Torréfiez les pistaches à sec dans une petite poêle pendant 5-6 mn et réservez.
Dans un grand bol, fouettez comme un malpropre les jaunes d’œufs jusqu’à ce que le m »lange blanchisse. Ajoutez le miel, l’eau de fleur d’oranger, le fromage de chèvre et le yaourt et fouettez de nouveau jusqu’à avoir un mélange homogène
Dans un bol séparé fouettez les blancs d’œufs en neige avec une pincée de sel et le sucre (le teste ultime étant de suspendre le bol sur sa tête, si les blancs ne bougent pas c’est parfait, sinon terminez les opérations après avoir pris une douche)
Et pour terminer ces histoires de fouet , on va battre la crème en chantilly jusqu’à ce qu’elle forme des pics : le secret étant que la crème, le bol et le fouet soient bien froid(gardez les au frigo jusqu’au moment de battre, fouet et bols compris)
C’est le moment de combiner le tout : mélangez la chantilly délicatement avec le mélange aux jaunes d’œufs puis incorporez tout aussi délicatement les blancs d’œufs à l’aide d’une spatule avant d’ajouter les pistaches (refroidies)

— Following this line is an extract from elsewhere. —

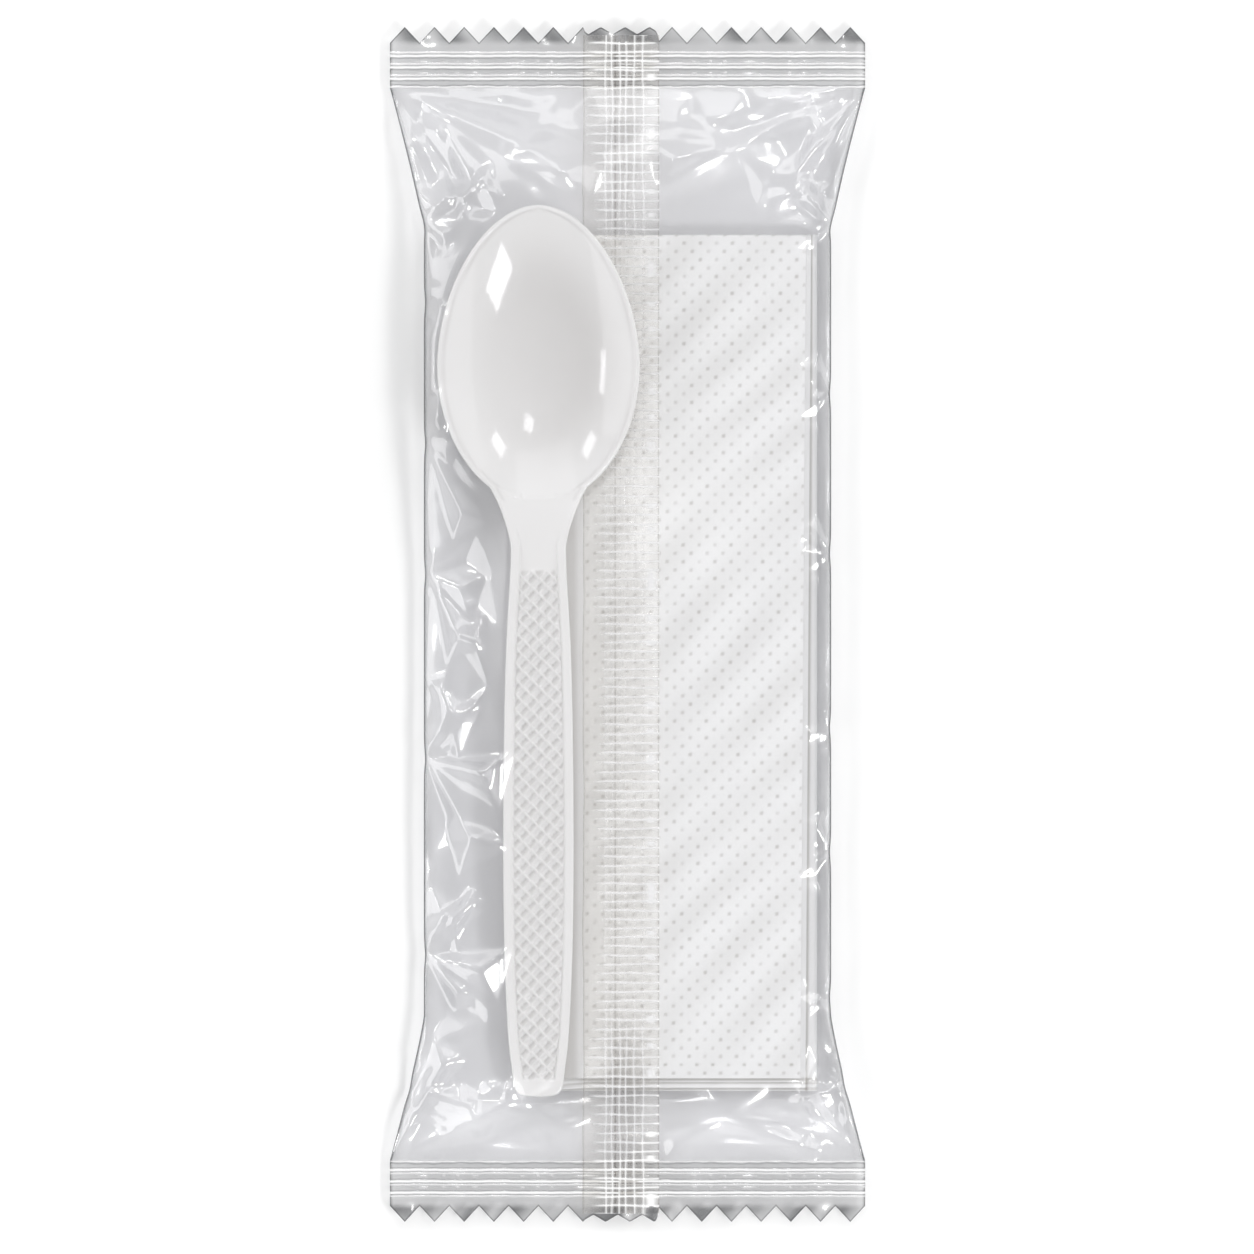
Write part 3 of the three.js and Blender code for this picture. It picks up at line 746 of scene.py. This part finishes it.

Versez dans le moule à cake, rabattre le film alimentaire sur la préparation et placez la préparation au congélateur pendant 12 h.
Finition:
Le lendemain, démoulez le semifreddo, enlevez le film alimentaire, et découpez en tranches. Laissez revenir 10 minutes à température ambiante. Dégustez en servant une tranche de semi-freddo avec un ou deux morceaux de coings et le jus réduit (et filtré) comme indiqué plus haut.